Aim: Your task is to output the data exactly as it stands.
— BEGIN Stored data —
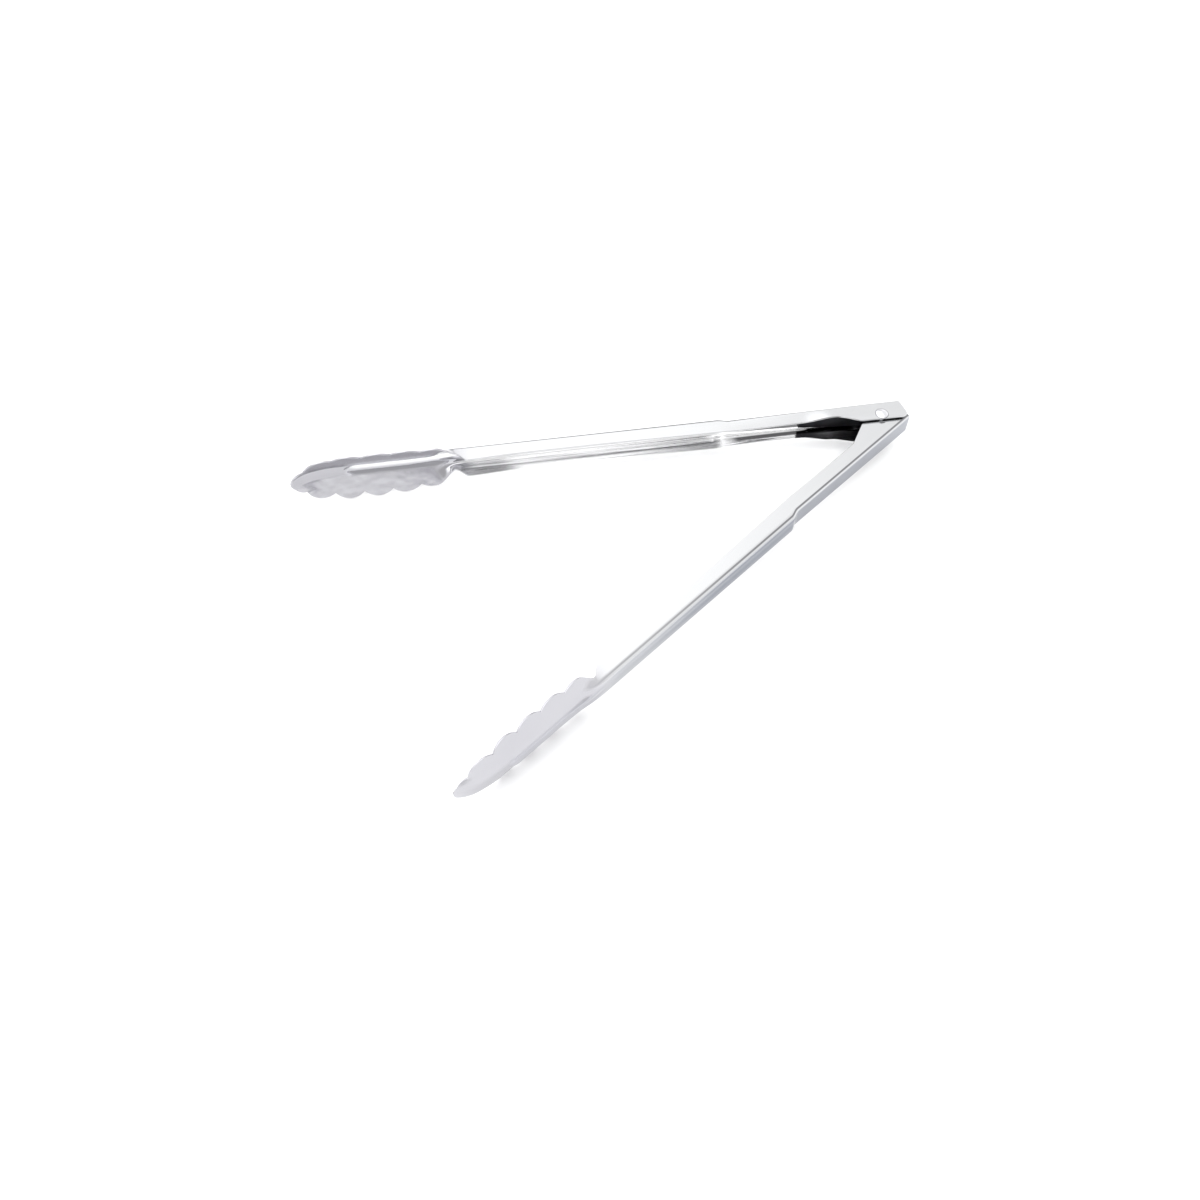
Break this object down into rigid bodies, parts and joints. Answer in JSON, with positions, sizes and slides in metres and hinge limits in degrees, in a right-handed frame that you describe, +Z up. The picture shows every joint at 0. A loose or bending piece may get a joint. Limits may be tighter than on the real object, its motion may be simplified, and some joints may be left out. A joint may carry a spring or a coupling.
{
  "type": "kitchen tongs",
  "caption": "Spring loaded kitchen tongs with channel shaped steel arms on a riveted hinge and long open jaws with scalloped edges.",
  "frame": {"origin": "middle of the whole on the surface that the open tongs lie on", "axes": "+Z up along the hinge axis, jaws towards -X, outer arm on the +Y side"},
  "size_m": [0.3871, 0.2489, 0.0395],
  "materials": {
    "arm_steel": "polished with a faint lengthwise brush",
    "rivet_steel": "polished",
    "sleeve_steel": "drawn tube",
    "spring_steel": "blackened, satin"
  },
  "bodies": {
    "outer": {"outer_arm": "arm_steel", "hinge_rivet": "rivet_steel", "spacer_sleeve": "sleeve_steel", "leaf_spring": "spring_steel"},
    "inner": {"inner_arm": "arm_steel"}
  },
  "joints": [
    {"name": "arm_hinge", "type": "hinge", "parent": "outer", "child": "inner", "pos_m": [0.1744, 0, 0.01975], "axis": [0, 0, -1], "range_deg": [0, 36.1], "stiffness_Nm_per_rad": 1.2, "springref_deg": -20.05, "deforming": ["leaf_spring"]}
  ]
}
— END Stored data —
Finished answer:
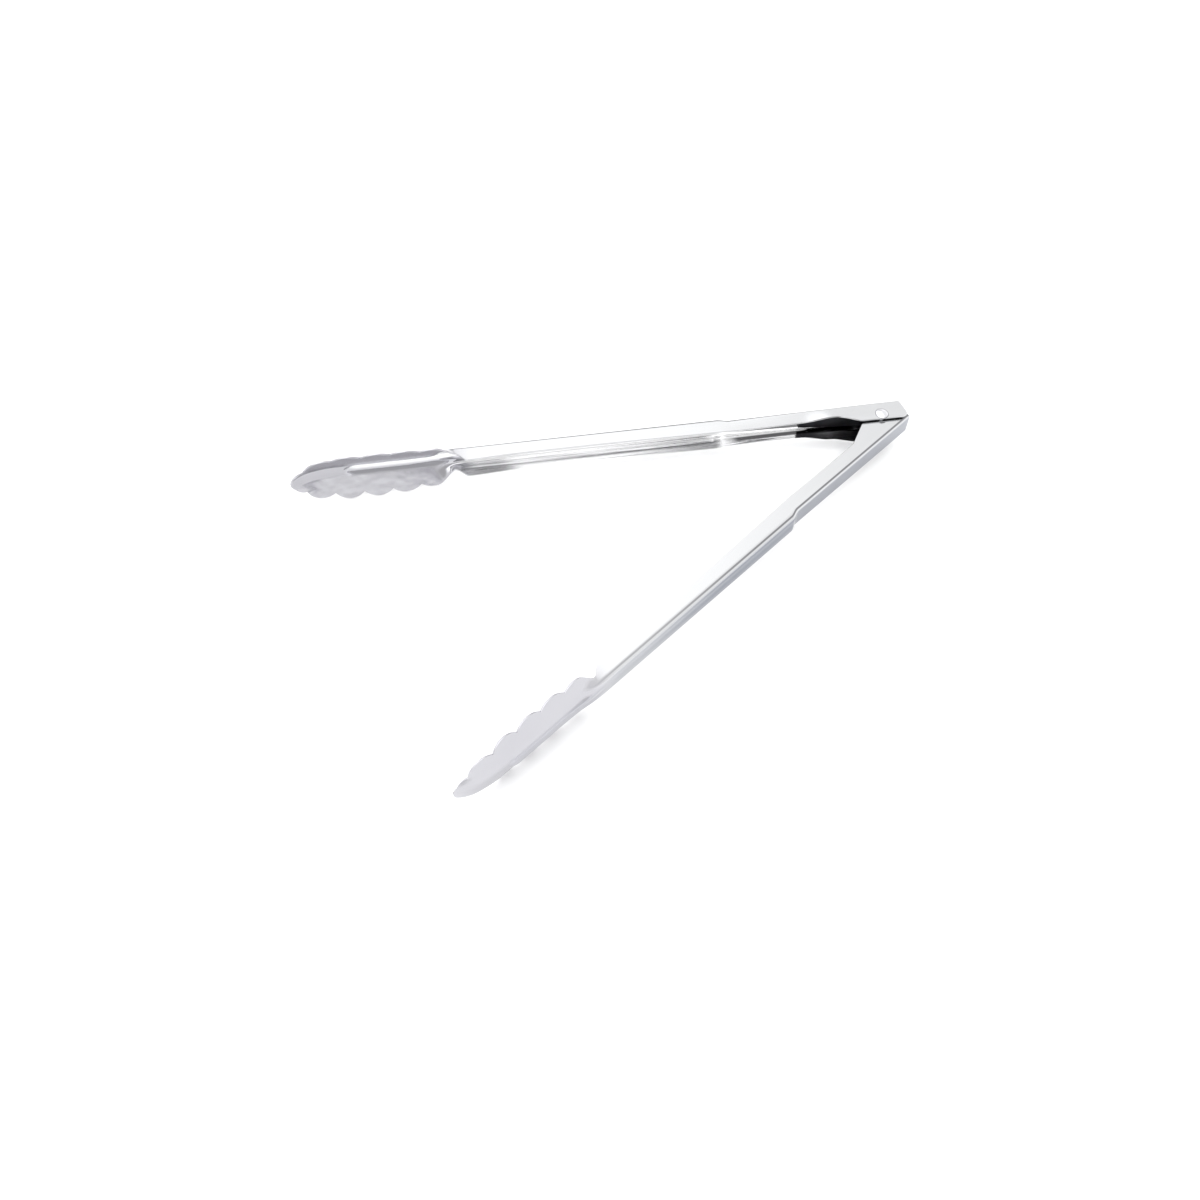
Break this object down into rigid bodies, parts and joints. Answer in JSON, with positions, sizes and slides in metres and hinge limits in degrees, in a right-handed frame that you describe, +Z up. The picture shows every joint at 0. A loose or bending piece may get a joint. Limits may be tighter than on the real object, its motion may be simplified, and some joints may be left out. A joint may carry a spring or a coupling.
{
  "type": "kitchen tongs",
  "caption": "Spring loaded kitchen tongs with channel shaped steel arms on a riveted hinge and long open jaws with scalloped edges.",
  "frame": {"origin": "middle of the whole on the surface that the open tongs lie on", "axes": "+Z up along the hinge axis, jaws towards -X, outer arm on the +Y side"},
  "size_m": [0.3871, 0.2489, 0.0395],
  "materials": {
    "arm_steel": "polished with a faint lengthwise brush",
    "rivet_steel": "polished",
    "sleeve_steel": "drawn tube",
    "spring_steel": "blackened, satin"
  },
  "bodies": {
    "outer": {"outer_arm": "arm_steel", "hinge_rivet": "rivet_steel", "spacer_sleeve": "sleeve_steel", "leaf_spring": "spring_steel"},
    "inner": {"inner_arm": "arm_steel"}
  },
  "joints": [
    {"name": "arm_hinge", "type": "hinge", "parent": "outer", "child": "inner", "pos_m": [0.1744, 0, 0.01975], "axis": [0, 0, -1], "range_deg": [0, 36.1], "stiffness_Nm_per_rad": 1.2, "springref_deg": -20.05, "deforming": ["leaf_spring"]}
  ]
}